Page MenuHomePhabricator

Get rid of <div class="pagetext"> which spans multiple sections, so that each section is balanced HTML
Closed, ResolvedPublic8 Estimated Story Points

Description

Unbalanced sections will get automatically balanced by VE - whatever pagetext is being used for (styling?) could be done in other ways.

Event Timeline

Change 284721 had a related patch set uploaded (by Esanders):
Remove <div class="pagetext"> from wikitext output

https://gerrit.wikimedia.org/r/284721

Will I be able to substitute this with something that sets the page width in the Page: namespace of Wikisource? This happens to be an important component in my proofreading. my css: https://en.wikisource.org/wiki/User:Ineuw/common.css

I hope that nobody reading this is so naïve as to expect each 'entry pane' to contain balanced HTML. Assemblages (such as Page:-as-a-whole; or results of <pages/> transclusion ) yes; but normal practice in the wikisources is that individual templates, modules or page sections frequently contain unbalanced HTML which is only resolved at a higher level structure. See for instance hanging indent inherit template usage on enWS alone (around 3600 uses).

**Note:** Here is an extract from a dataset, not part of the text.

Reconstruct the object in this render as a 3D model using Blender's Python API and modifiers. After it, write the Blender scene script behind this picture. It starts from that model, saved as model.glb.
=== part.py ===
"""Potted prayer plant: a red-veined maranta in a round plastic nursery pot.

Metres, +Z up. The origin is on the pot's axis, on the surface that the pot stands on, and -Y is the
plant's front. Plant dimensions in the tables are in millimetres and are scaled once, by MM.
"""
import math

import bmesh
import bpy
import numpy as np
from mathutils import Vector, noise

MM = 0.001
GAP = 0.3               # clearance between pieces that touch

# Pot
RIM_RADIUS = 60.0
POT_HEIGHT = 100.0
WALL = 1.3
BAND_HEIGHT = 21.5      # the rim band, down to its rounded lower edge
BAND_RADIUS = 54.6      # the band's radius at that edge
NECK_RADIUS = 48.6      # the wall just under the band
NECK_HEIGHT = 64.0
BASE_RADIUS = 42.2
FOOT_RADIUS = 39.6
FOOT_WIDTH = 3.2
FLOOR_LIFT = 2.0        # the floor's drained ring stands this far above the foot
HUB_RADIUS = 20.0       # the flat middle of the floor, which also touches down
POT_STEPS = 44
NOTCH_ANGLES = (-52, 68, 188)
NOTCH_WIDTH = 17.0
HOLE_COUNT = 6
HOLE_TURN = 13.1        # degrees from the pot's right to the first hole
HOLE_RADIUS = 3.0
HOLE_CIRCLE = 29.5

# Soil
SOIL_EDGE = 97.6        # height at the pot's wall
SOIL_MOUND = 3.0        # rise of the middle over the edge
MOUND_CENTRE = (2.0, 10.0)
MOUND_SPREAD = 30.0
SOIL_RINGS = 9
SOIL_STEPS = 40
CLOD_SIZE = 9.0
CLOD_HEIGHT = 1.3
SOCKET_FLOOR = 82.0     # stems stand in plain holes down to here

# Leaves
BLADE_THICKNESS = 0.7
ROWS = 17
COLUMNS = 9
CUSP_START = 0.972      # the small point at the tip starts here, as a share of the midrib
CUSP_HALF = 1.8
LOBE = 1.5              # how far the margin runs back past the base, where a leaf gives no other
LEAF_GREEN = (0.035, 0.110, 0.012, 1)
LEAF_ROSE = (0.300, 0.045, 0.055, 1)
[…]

I hope that nobody reading this is so naïve as to expect each 'entry pane' to contain balanced HTML. Assemblages (such as Page:-as-a-whole; or results of <pages/> transclusion ) yes; but normal practice in the wikisources is that individual templates, modules or page sections frequently contain unbalanced HTML which is only resolved at a higher level structure. See for instance hanging indent inherit template usage on enWS alone (around 3600 uses).

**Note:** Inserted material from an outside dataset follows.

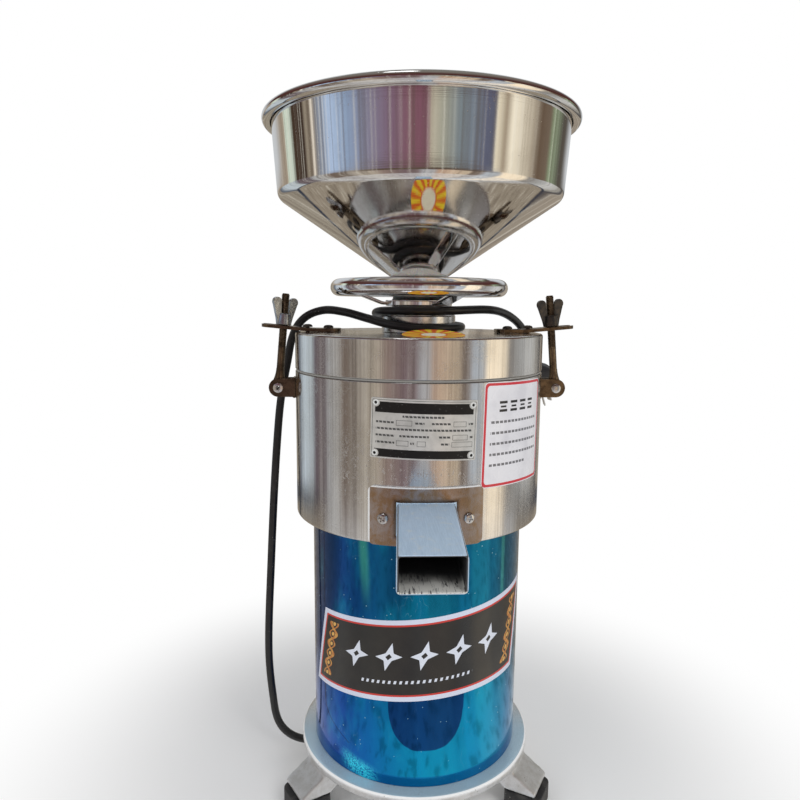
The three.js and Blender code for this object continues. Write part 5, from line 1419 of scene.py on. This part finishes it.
# the drum: floor, wall and ceiling as one surface turned round the axis, in millimetres
def makeDrum():
    rim, top = stage["drum"], stage["ceiling"]
    radii = [0, rim * 0.4, rim, rim, rim, rim, rim * 0.4, 0]
    heights = [0.6, 0.6, 0.6, 500, 1200, top, top, top]
    piece, f = addStagePiece("reflectedRoom", "reflectedRoom", radii, heights, 128)
    f.locate()
    x, y, z = f.axes()
    share = f.arc(-90, 1 / tau) + 0.5
    upper, lower = [f.ramp(share, surroundings[name]) for name in ("upper", "lower")]
    ground = f.layered(
        lower,
        (0.45, (0.85, 0.86, 0.88)),
        (f.between(y, -120, 160), (0.34, 0.29, 0.225)),
        (f.between(hypotenuse(x, y), 340, 180) * 0.5, (0.8, 0.82, 0.84)))
    streak = f.noise((34, 34, 6000), 3.0, 0.7)
    # the upper colours end a little higher towards the sides, and dusk lies above them
    edge = (y + rim) * 0.07 + 726
    dusk = f.mixed(f.between(z, 900, 1900), (0.085, 0.032, 0.028), (0.2, 0.17, 0.15))
    wall = f.layered(
        lower,
        (f.between(z, 40, 2), ground),
        (f.between(abs(z - 42), 34, 14) * f.between(y, -150, 250), (0.035, 0.045, 0.07)),
        (f.between(y, -480, -850) * f.between(z, 540, 560), (0.12, 0.085, 0.065)),
        (f.between(z, 606, 632), upper),
        (f.between(streak, 0.53, 0.6) * 0.5, (0.13, 0.1, 0.08)),
        (f.between(streak, 0.42, 0.36) * 0.4, (0.9, 0.86, 0.76)),
        (f.between(z - edge, -6, 22), dusk),
        (f.between(z, 640, 760) * f.between(y, 520, 760), (0.6, 0.62, 0.64)))
    skylight = f.between((x + 300) * (x + 300) + (y + 520) * (y + 520), 70000, 50000)
    overhead = f.mixed(skylight, (0.22, 0.21, 0.19), (3.4, 3.5, 3.6))
    f.finished(f.node("ShaderNodeEmission", {}, {"Color": f.mixed(z > top - 5, wall, overhead)}))
    for name in ("camera", "diffuse", "transmission", "shadow", "volume_scatter"):
        setattr(piece, "visible_" + name, False)
    return piece


def makeLights():
    for name, place, size, power in stage["lights"]:
        light = bpy.data.lights.new(name, "AREA")
        light.shape, light.size, light.energy = "DISK", size, power
        lamp = linked(name, light)
        aim = Vector(np.array([0, 0, 0.33]) - place)
        lamp.matrix_world = Matrix.Translation(place) @ aim.to_track_quat("-Z", "Y").to_matrix().to_4x4()
        lamp.visible_glossy = False


makeWorld(bpy.context.scene)
makeFloor()
makeDrum()
makeLights()
bpy.context.scene.view_settings.view_transform = "Standard"
print("stage set")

And there are lots of similar templates, and other oddities, which is why I asked on T48580: Create a VisualEditor plugin to integrate with ProofreadPage that we can have a test bed wiki to test with before this is deployed.
And if unbalanced HTML is going to cause problems, I hope T54141: VisualEditor: Provide a mechanism to disable VisualEditor on a given page (to be used if it corrupts said page) will be reconsidered, or a better alternative provided.

If I understood well the proposed changes in the code, <div class="pagetext"> is removing only from output wikitext written to the database. The <div class="pagetext"> will be still generated on web pages (shown in view mode) and from the user point of view nothing will changed. All the gadgets and css styles will operate as before, without any changes.
Is not that so?

Z.

So there will be two different wikitext output for pages created before/after this change when queried via API? Or ...?

Before:

"<noinclude><pagequality level=\"4\" user=\"User\" /><div class=\"pagetext\">\n\n\n</noinclude>Sometext<noinclude></div></noinclude>"

After:

"<noinclude><pagequality level=\"4\" user=\"User\" /></noinclude>Sometext<noinclude></noinclude>"

Change 284721 merged by jenkins-bot:
Remove <div class="pagetext"> from wikitext output

https://gerrit.wikimedia.org/r/284721

Tpt claimed this task.

This change has just been merged.

So there will be two different wikitext output for pages created before/after this change when queried via API? Or ...?

Yes. Exactly. If you want, you could also switch to rvcontentformat=application/json to get a nice JSON output

OK, then I think that Proofread module in pywikibot will have a problem.
Unfortunately, up to my knowledge, pywikibot is not capable of handling contentformat other than wikitext.

I've just submitted a change to pywikibot that should fix this problem https://gerrit.wikimedia.org/r/#/c/295626/

Change 295626 had a related patch set uploaded (by Mpaa):
<div class="pagetext"> is now optional in ProofreadPage pages serialization

https://gerrit.wikimedia.org/r/295626

@Tpt, how can one understand if the ProofreadPage version is using the old or new mode?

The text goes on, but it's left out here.